Exactly reproduce each line of the listing that follows.
------ Available data
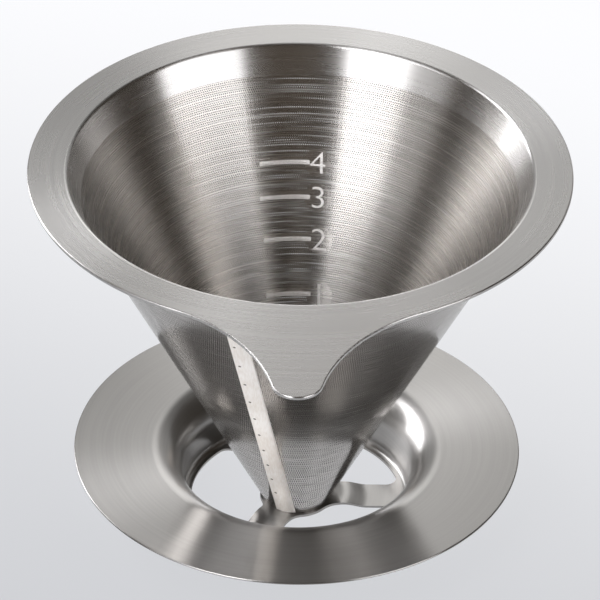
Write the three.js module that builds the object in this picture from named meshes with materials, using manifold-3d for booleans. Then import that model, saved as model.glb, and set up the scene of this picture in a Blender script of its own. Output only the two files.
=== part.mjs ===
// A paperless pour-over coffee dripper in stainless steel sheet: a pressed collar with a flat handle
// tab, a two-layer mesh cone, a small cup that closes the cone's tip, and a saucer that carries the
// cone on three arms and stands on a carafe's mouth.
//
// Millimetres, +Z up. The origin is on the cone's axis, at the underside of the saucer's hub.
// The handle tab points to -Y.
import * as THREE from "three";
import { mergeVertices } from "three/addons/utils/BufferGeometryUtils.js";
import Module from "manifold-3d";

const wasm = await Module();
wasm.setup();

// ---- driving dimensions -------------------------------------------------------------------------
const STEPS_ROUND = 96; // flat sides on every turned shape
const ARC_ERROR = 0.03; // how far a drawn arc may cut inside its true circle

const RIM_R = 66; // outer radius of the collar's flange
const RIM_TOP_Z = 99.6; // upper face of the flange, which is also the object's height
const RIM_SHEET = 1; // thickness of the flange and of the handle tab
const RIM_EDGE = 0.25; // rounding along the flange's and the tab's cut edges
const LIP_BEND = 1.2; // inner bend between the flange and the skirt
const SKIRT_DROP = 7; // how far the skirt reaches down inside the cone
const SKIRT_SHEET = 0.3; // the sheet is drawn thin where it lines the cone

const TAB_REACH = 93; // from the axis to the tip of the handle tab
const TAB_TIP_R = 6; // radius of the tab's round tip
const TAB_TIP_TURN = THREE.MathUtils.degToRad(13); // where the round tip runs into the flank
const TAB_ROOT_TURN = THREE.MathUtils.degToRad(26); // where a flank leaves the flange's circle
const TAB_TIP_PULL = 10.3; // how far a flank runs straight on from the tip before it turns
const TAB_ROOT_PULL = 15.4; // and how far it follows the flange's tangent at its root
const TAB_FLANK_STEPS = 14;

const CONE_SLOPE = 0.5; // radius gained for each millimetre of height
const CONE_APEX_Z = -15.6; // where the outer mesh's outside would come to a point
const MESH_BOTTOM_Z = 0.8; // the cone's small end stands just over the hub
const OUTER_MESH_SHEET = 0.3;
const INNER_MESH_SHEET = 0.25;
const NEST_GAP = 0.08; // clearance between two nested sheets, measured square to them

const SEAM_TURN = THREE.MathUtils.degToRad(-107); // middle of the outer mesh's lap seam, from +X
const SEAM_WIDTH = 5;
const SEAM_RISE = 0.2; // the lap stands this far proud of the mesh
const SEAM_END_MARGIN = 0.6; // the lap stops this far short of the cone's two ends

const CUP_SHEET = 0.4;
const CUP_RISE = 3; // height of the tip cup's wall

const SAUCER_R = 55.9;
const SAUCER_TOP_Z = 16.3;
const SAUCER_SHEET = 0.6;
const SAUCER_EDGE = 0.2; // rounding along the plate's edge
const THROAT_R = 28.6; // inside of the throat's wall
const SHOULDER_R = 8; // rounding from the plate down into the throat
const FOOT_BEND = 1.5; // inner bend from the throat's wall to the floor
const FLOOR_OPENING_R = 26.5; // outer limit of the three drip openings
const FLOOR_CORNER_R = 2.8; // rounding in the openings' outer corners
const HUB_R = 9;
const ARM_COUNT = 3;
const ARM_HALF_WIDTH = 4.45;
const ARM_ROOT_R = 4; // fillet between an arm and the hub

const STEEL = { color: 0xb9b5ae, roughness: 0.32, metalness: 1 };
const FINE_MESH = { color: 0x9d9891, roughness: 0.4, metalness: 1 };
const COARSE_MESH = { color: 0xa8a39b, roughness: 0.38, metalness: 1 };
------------
# [Result of the exercise]
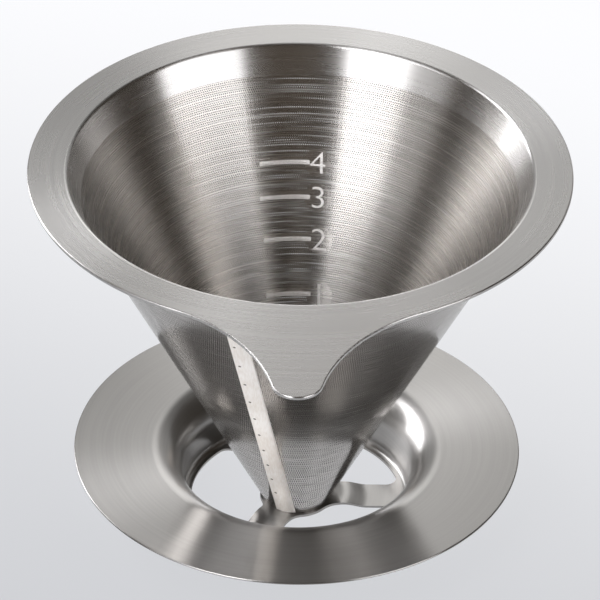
Write the three.js module that builds the object in this picture from named meshes with materials, using manifold-3d for booleans. Then import that model, saved as model.glb, and set up the scene of this picture in a Blender script of its own. Output only the two files.
=== part.mjs ===
// A paperless pour-over coffee dripper in stainless steel sheet: a pressed collar with a flat handle
// tab, a two-layer mesh cone, a small cup that closes the cone's tip, and a saucer that carries the
// cone on three arms and stands on a carafe's mouth.
//
// Millimetres, +Z up. The origin is on the cone's axis, at the underside of the saucer's hub.
// The handle tab points to -Y.
import * as THREE from "three";
import { mergeVertices } from "three/addons/utils/BufferGeometryUtils.js";
import Module from "manifold-3d";

const wasm = await Module();
wasm.setup();

// ---- driving dimensions -------------------------------------------------------------------------
const STEPS_ROUND = 96; // flat sides on every turned shape
const ARC_ERROR = 0.03; // how far a drawn arc may cut inside its true circle

const RIM_R = 66; // outer radius of the collar's flange
const RIM_TOP_Z = 99.6; // upper face of the flange, which is also the object's height
const RIM_SHEET = 1; // thickness of the flange and of the handle tab
const RIM_EDGE = 0.25; // rounding along the flange's and the tab's cut edges
const LIP_BEND = 1.2; // inner bend between the flange and the skirt
const SKIRT_DROP = 7; // how far the skirt reaches down inside the cone
const SKIRT_SHEET = 0.3; // the sheet is drawn thin where it lines the cone

const TAB_REACH = 93; // from the axis to the tip of the handle tab
const TAB_TIP_R = 6; // radius of the tab's round tip
const TAB_TIP_TURN = THREE.MathUtils.degToRad(13); // where the round tip runs into the flank
const TAB_ROOT_TURN = THREE.MathUtils.degToRad(26); // where a flank leaves the flange's circle
const TAB_TIP_PULL = 10.3; // how far a flank runs straight on from the tip before it turns
const TAB_ROOT_PULL = 15.4; // and how far it follows the flange's tangent at its root
const TAB_FLANK_STEPS = 14;

const CONE_SLOPE = 0.5; // radius gained for each millimetre of height
const CONE_APEX_Z = -15.6; // where the outer mesh's outside would come to a point
const MESH_BOTTOM_Z = 0.8; // the cone's small end stands just over the hub
const OUTER_MESH_SHEET = 0.3;
const INNER_MESH_SHEET = 0.25;
const NEST_GAP = 0.08; // clearance between two nested sheets, measured square to them

const SEAM_TURN = THREE.MathUtils.degToRad(-107); // middle of the outer mesh's lap seam, from +X
const SEAM_WIDTH = 5;
const SEAM_RISE = 0.2; // the lap stands this far proud of the mesh
const SEAM_END_MARGIN = 0.6; // the lap stops this far short of the cone's two ends

const CUP_SHEET = 0.4;
const CUP_RISE = 3; // height of the tip cup's wall

const SAUCER_R = 55.9;
const SAUCER_TOP_Z = 16.3;
const SAUCER_SHEET = 0.6;
const SAUCER_EDGE = 0.2; // rounding along the plate's edge
const THROAT_R = 28.6; // inside of the throat's wall
const SHOULDER_R = 8; // rounding from the plate down into the throat
const FOOT_BEND = 1.5; // inner bend from the throat's wall to the floor
const FLOOR_OPENING_R = 26.5; // outer limit of the three drip openings
const FLOOR_CORNER_R = 2.8; // rounding in the openings' outer corners
const HUB_R = 9;
const ARM_COUNT = 3;
const ARM_HALF_WIDTH = 4.45;
const ARM_ROOT_R = 4; // fillet between an arm and the hub

const STEEL = { color: 0xb9b5ae, roughness: 0.32, metalness: 1 };
const FINE_MESH = { color: 0x9d9891, roughness: 0.4, metalness: 1 };
const COARSE_MESH = { color: 0xa8a39b, roughness: 0.38, metalness: 1 };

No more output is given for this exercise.